-- Your objective --
Output, word for word, every line from the start of the listing down to and including the line that contains "from FreeCAD import"; include nothing else.

= = = = =

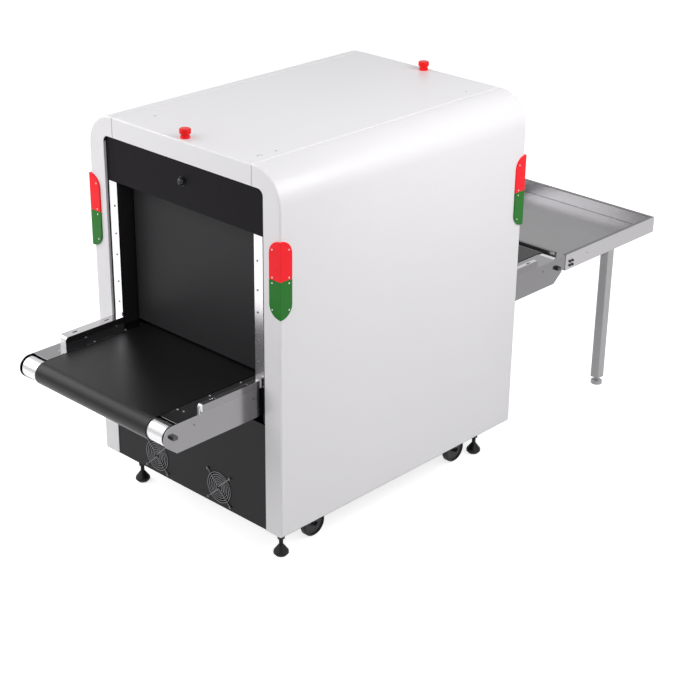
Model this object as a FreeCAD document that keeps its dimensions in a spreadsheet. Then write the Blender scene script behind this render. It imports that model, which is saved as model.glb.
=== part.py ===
import FreeCAD, Part

import math
import os

import Sketcher
from FreeCAD import Placement, Rotation, Vector

# Baggage x-ray scanner: a sheet-metal cabinet on levelling feet with a tunnel through it,
# a belt conveyor that runs through the tunnel, and an outfeed tray bolted to its far end.
# X runs along the belt from the entry to the exit, Y across it, Z up from the floor.

os.makedirs("parts", exist_ok=True)
doc = FreeCAD.newDocument("baggage_scanner")

# Driving sizes in millimetres, with degrees for angles and plain counts.
SIZES = [
    ("cabinet_length", 1150, "outside length along the belt"),
    ("cabinet_width", 875, "outside width across the belt"),
    ("cabinet_top", 1350, "top of the cabinet above the floor"),
    ("cabinet_bottom", 135, "underside of the cabinet above the floor"),
    ("shell_sheet", 3, "thickness of the folded outer sheets"),
    ("shoulder_radius", 110, "round between the top and each long side"),
    ("seam_margin", 8.5, "flat sheet between the shoulder and the top cover's seam"),
    ("seam_gap", 1.2, "open joint beside the top cover"),
    ("post_width", 72, "face of each corner post"),
    ("header_height", 68, "white band over the tunnel mouth"),
    ("mouth_radius", 22, "round in the upper corners of the tunnel mouth"),
    ("lip_depth", 20, "edge of the mouth folded back into the cabinet"),
    ("portal_setback", 6, "black mouth frame behind the white face"),
    ("portal_sheet", 3, "thickness of the black mouth frame"),
    ("hood_drop", 150, "black hood below the white band"),
    ("hood_leg", 47.5, "black mouth frame beside the tunnel"),
    ("tunnel_sheet", 3, "thickness of the tunnel lining"),
    ("strip_width", 37, "stainless jamb strip"),
    ("strip_sheet", 2, "thickness of the jamb strip"),
    ("panel_gap", 29, "air between the conveyor and the lower panel"),
    ("panel_setback", 2, "lower panel behind the white face"),
    ("panel_sheet", 3, "thickness of the lower panel"),
    ("floor_sheet", 6, "thickness of the cabinet floor plate"),
    ("belt_top", 637, "carrying face of the belt above the floor"),
    ("flange_width", 76, "side plate flange beside the belt"),
    ("belt_thick", 3, "thickness of the belt"),
    ("roller_spacing", 1864, "distance between the end roller axles"),
    ("roller_radius", 34.7, "outside radius of an end roller"),
    ("roller_wall", 4, "wall of the roller tube"),
    ("roller_cap", 12, "thickness of the roller end cap"),
    ("roller_gap", 8, "air between a roller end and the side plate"),
    ("belt_fit", 0.3, "clearance between the roller and the belt"),
    ("axle_radius", 10, "radius of the fixed roller axle"),
    ("axle_fit", 0.06, "radial running clearance on an axle"),
    ("axle_stub", 12, "axle end proud of the side plate"),
    ("axle_flat", 6, "half height of the flatted axle end"),
    ("plate_margin", 17.5, "air between a side plate and the edge of a corner post"),
    ("plate_sheet", 2, "thickness of the conveyor side plates"),
    ("plate_drop", 97, "side plate below the belt top"),
    ("flange_step", 0.5, "side plate flange below the belt top"),
    ("flange_end", 18, "flange ends this far inboard of the axle"),
    ("flange_gap", 4, "air between the belt edge and the flange"),
    ("nose_heel", 14, "lower nose corner inboard of the axle"),
    ("nose_turn", 38.4, "degrees of the nose past its lowest point"),
    ("rail_setback", 113, "outer end of a rail inboard of the axle"),
    ("rail_end_gap", 4, "air between a rail and the cabinet face"),
    ("near_rail_width", 18, "width of a near side rail"),
    ("near_rail_height", 26, "height of a near side rail"),
    ("far_rail_width", 38, "width of a far side rail"),
    ("far_rail_height", 36, "height of a far side rail"),
    ("far_rail_inset", 10, "far side rail inside the plate's outer face"),
    ("rail_sheet", 2, "thickness of a side rail"),
    ("rail_nose", 12, "round at the outer end of a rail"),
    ("rail_slot_end", 45, "second slot from the inner end of a rail"),
    ("rail_slot_start", 43, "first slot from the outer end of a rail"),
    ("rail_slot_length", 20, "length of a slot on a rail"),
    ("rail_slot_width", 6, "width of a slot on a rail"),
    ("bed_end_gap", 18, "air between the slider bed and a roller"),
    ("bed_margin", 5, "slider bed narrower than the belt on each side"),
    ("bed_sheet", 3, "thickness of the slider bed"),
    ("bed_lip", 20, "downward lip of the slider bed"),
    ("cross_tube", 20, "section of the conveyor cross tubes"),
    ("cross_tube_count", 4, "conveyor cross tubes"),
    ("cross_tube_inset", 122, "outermost cross tube inboard of the axle"),
    ("curtain_setback", 70, "curtain rod behind the cabinet face"),
    ("curtain_rod_radius", 4, "radius of the curtain rod"),
    ("curtain_rod_drop", 13, "curtain rod below the tunnel roof"),
    ("curtain_hem", 7.5, "radius of the curtain's hem"),
    ("curtain_thick", 3, "thickness of the lead rubber"),
    ("curtain_side_gap", 8, "air between the curtain and the lining"),
    ("curtain_floor_gap", 6, "air between the curtain and the belt"),
    ("dome_radius", 13, "camera dome on the hood"),
    ("dome_lift", 84, "dome centre above the hood's lower edge"),
    ("dome_base", 2.5, "bezel thickness of the dome"),
    ("fan_size", 120, "side of the square fan housing"),
    ("fan_screw_inset", 7.5, "fan screw from the housing's sides"),
    ("fan_rim", 3, "thinnest wall between the duct and the housing's side"),
    ("fan_depth", 38, "depth of the fan housing"),
    ("fan_near", 145, "fan centre from the middle, near side"),
    ("fan_far", 163, "fan centre from the middle, far side"),
    ("fan_floor_gap", 2, "air between a fan housing and the floor plate"),
    ("fan_wall", 3, "thickness of a fan's moulded walls and arms"),
    ("fan_corner", 6, "round at the corners of a fan housing"),
    ("fan_arm", 5, "width of the arms that hold a fan's motor"),
    ("guard_wire", 1.8, "wire of the fan guard"),
    ("guard_rings", 6, "rings of the fan guard"),
    ("guard_ring_pitch", 8, "distance between the guard's rings"),
    ("guard_margin", 3, "outer guard ring inside the duct"),
    ("guard_vee", 4, "each bent wire's corner above or below the middle"),
    ("guard_ear", 4.5, "radius of a guard's screw ear"),
    ("rotor_tip_gap", 5.2, "air round the fan blades"),
    ("rotor_hub", 20, "radius of the fan hub"),
    ("rotor_width", 22, "width of the fan rotor"),
    ("rotor_blades", 7, "blades of the fan"),
    ("blade_pitch", 32, "angle of a blade to the fan's plane"),
    ("blade_thick", 2.2, "thickness of a fan blade"),
    ("rotor_pin", 3, "radius of the fan's bearing pin"),
    ("rotor_front", 3, "closed front of the fan hub"),
    ("rotor_play", 1, "air between the pin and the closed front"),
    ("rotor_fit", 0.05, "radial running clearance of the rotor"),
    ("lens_reach", 44.5, "half of the unfolded width of a corner lens"),
    ("lens_drop", 210, "top of the red lens below the cabinet's top"),
    ("red_height", 126, "height of the red lens"),
    ("green_height", 123, "height of the green lens"),
    ("lens_thick", 5, "lens proud of the cabinet"),
    ("lens_gap", 0.4, "open joint between the two lenses"),
    ("stop_inset", 27, "stop button from the cabinet's end"),
    ("stop_radius", 18.5, "radius of the stop button's head"),
    ("stop_height", 31, "top of the stop button above the cover"),
    ("stop_gap", 5.5, "air under the stop button's head"),
    ("stop_collar_wall", 2.42, "wall of the stop button's collar"),
    ("stop_collar_height", 8, "height of the stop button's collar"),
    ("stop_stem", 13, "radius of the stop button's stem"),
    ("stem_fit", 0.08, "radial clearance of the stem in its collar"),
    ("stop_skirt", 1.85, "bevel under the stop button's head"),
    ("stop_edge", 3, "height of the bevel under the head"),
    ("stop_crown", 4, "height of the head's rounded crown"),
    ("stop_collar_bevel", 1, "bevel on the collar's upper edge"),
    ("foot_inset_x", 84, "levelling foot from the cabinet's end"),
    ("foot_inset_y", 90, "levelling foot from the cabinet's side"),
    ("foot_radius", 26, "radius of a levelling foot"),
    ("foot_height", 40, "height of a levelling foot's bell"),
    ("foot_sole_inset", 7.28, "flat sole of a foot inside its edge"),
    ("foot_edge_low", 8.8, "widest part of a foot above the floor"),
    ("foot_edge_high", 16.8, "start of a foot's bell above the floor"),
    ("foot_bell_inset", 1.04, "start of a foot's bell inside its edge"),
    ("foot_neck", 1, "wall of a foot's bell at its top"),
    ("stud_radius", 7, "radius of a levelling stud"),
    ("nut_height", 13, "height of a levelling nut"),
    ("nut_radius", 13, "corner radius of a levelling nut"),
    ("nut_level", 62, "underside of the locking nut above the floor"),
    ("caster_inset_x", 215, "caster swivel from the cabinet's end"),
    ("caster_inset_y", 102, "caster swivel from the cabinet's side"),
    ("caster_trail", 26, "wheel axle behind the swivel axis"),
    ("caster_crown", 20.5, "height of the fork's crown"),
    ("caster_width", 24, "width of a caster wheel"),
    ("caster_clearance", 3, "caster wheel above the floor"),
    ("caster_plate", 70, "side of the caster's mounting plate"),
    ("caster_axle", 5, "radius of a caster axle"),
    ("caster_plate_sheet", 4, "thickness of the caster's mounting plate"),
    ("caster_pin", 8, "radius of the caster's king pin"),
    ("caster_pin_grip", 4, "king pin inside the fork"),
    ("caster_fork_gap", 5.5, "air between the fork and its mounting plate"),
    ("caster_cheek", 3, "thickness of the fork's cheeks"),
    ("caster_side_gap", 5, "air between the wheel and a cheek"),
    ("caster_roof_gap", 6, "air over the wheel"),
    ("caster_hub", 12, "radius of the wheel's hub"),
    ("caster_tread", 4, "bevel at the edges of the tyre"),
    ("caster_fit", 0.06, "radial clearance at the caster's pins"),
    ("tray_gap", 15, "air between the end of the belt and the tray"),
    ("tray_length", 575, "length of the outfeed tray"),
    ("tray_drop", 2, "tray rim below the belt top"),
    ("tray_depth", 55, "tray floor below the rim"),
    ("tray_skirt", 5, "tray edge below its floor"),
    ("tray_sheet", 2, "thickness of the tray"),
    ("tray_rim", 15, "width of the tray's folded rim"),
    ("tray_notch", 45, "entry wall stops this far from the tray's sides"),
    ("tray_lip", 11, "entry lip folded back toward the belt"),
    ("tray_lip_drop", 11, "front of the entry lip"),
    ("bracket_overlap", 41, "tray bracket along the side plate"),
    ("bracket_reach", 61, "tray bracket along the tray"),
    ("leg_tube", 38, "section of a tray leg"),
    ("leg_wall", 2.5, "wall of a tray leg"),
    ("leg_round", 4, "outer corner of a tray leg"),
    ("leg_inset", 276, "tray leg centre from the tray's outer edge"),
    ("leg_foot_radius", 22, "radius of a tray leg's foot"),
    ("leg_foot_height", 12, "height of a tray leg's foot"),
    ("leg_clear", 30, "tray leg above the floor"),
    ("leg_stem_radius", 6, "radius of the screw under a tray leg"),
]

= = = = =

-- Problem solution --
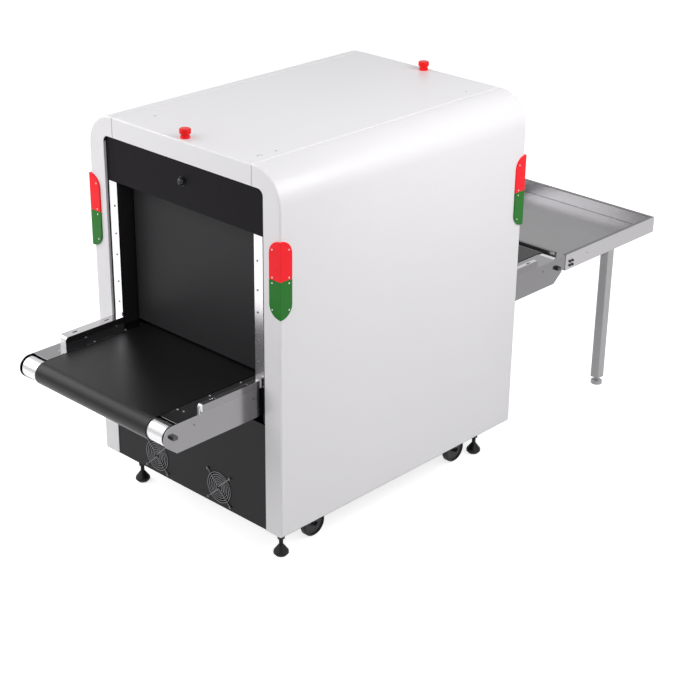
Model this object as a FreeCAD document that keeps its dimensions in a spreadsheet. Then write the Blender scene script behind this render. It imports that model, which is saved as model.glb.
=== part.py ===
import FreeCAD, Part

import math
import os

import Sketcher
from FreeCAD import Placement, Rotation, Vector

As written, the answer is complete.